The python code goes as follow:

# define conditions and path
import os, sys
import pystan
import pickle

import numpy as np
import pandas as pd

import time
from datetime import timedelta


model_folder = "C:/Users/user/stan_files/"
data_path = 'C:/Users/user/data/'


#prepare model
model = 'ra_noLA.stan'
model_path = os.path.join(model_folder, model)

try:
    with open(os.path.join(data_path, 'data_LA_exp1_testSTAN.txt'), "rb") as fp:   # Unpickling
        LA_data_prep_test = pickle.load(fp)
    print('loading data from folder')

except IOError:
    print("File not accessible")

# Time the process
start = time.time()

# Compile the model
start_compile = time.time()
stan_model_noLA = pystan.StanModel(file=model_path)
end_compile = time.time()
print('Duration of compilation: ', timedelta(seconds=end_compile - start_compile))


# run the model
start_model = time.time()
fit_noLA = stan_model_noLA.sampling(data=LA_data_prep_test, 
                    chains=4, iter=2000, warmup=1000, thin=1, init='random', verbose=True, 
                    control = {"adapt_delta":0.95, "stepsize":1, "max_treedepth":10}, n_jobs=-1)
end_model = time.time()
print('Duration of the model run is: ', timedelta(seconds=end_model - start_model))

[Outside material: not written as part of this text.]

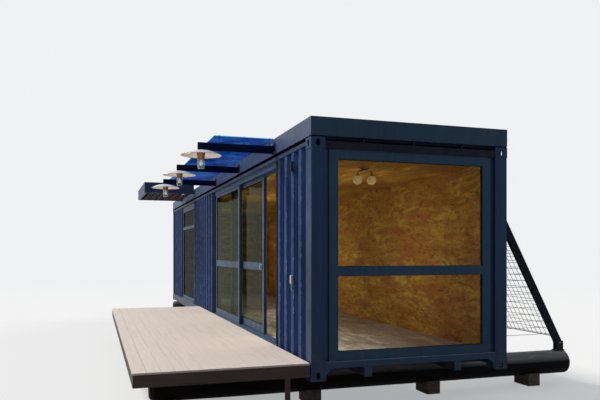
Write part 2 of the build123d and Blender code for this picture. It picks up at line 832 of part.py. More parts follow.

# Create an ordered dictionary
summary_dict = fit_noLA.summary()
#print(summary_dict)

# Create a data frame out of the output
df_noLA = pd.DataFrame(summary_dict['summary'], 
                  columns=summary_dict['summary_colnames'], 
                  index=summary_dict['summary_rownames'])
    
end = time.time()

print('Duration of the entire process is: ', timedelta(seconds=end - start))

My data example is attached. data_LA_exp1_testSTAN.txt (7.4 KB)

Printing df_noLA.loc['y_pred[1,1]':'y_pred[1,256]', 'mean'] gives the values and type:

y_pred[1,1] 0.00025
y_pred[1,2] 0.00000
y_pred[1,3] 0.00050
y_pred[1,4] 0.00025
y_pred[1,5] 0.00075

y_pred[1,252] 0.81200
y_pred[1,253] 0.86200
y_pred[1,254] 0.90425
y_pred[1,255] 0.93550
y_pred[1,256] 0.94850
Name: mean, Length: 256, dtype: float64

I do not use PyStan, but it appears, you are printing the summary of the posterior draws of y_pred, particularly the mean. The mean of bernoulli variables is expected to be real number. If you want the reaw 0,1 values you would need to access the draws and not the summary.

Does that make sense?

Yes, it does make sense. I’m taking it from the fit_noLA.summary() where they are stored as well.
I checked the fit_noLA.extract('y_pred') and indeed, you are right, those are integers. So that is solved, thank you very much.

So let me clarify it for myself again. y_pred are stored for each trial, ie. y_pred[1,1], ..., y_pred[1,256] and what I get in the summary is an average across all the (n_of_chains)*(iters_without_warm_up)? That’s the mean I’m seeing?

So can I run a simulation within the code (that’ what I thought it is doing), where it takes the estimated parameters and regenerates the behaviour, ie. returns only a vector of 0 and 1 of the same length as the input?

1 Like

Correct.

You have one such simulation for each chain x iteration. The usual workflow is to compute any quantity of interest for each chain x iteration separately, giving you chain x iteration samples of the quantity letting you judge the uncertainty you have.

In addition to the posterior mean vs. draws, y_pred is defined as a real value in the program:

  real y_pred[N, T];

Make that int if you want y_pred[i, t] to hold integers.

Thanks for that tip. I was just confused by it for a while, now I understand what is going on.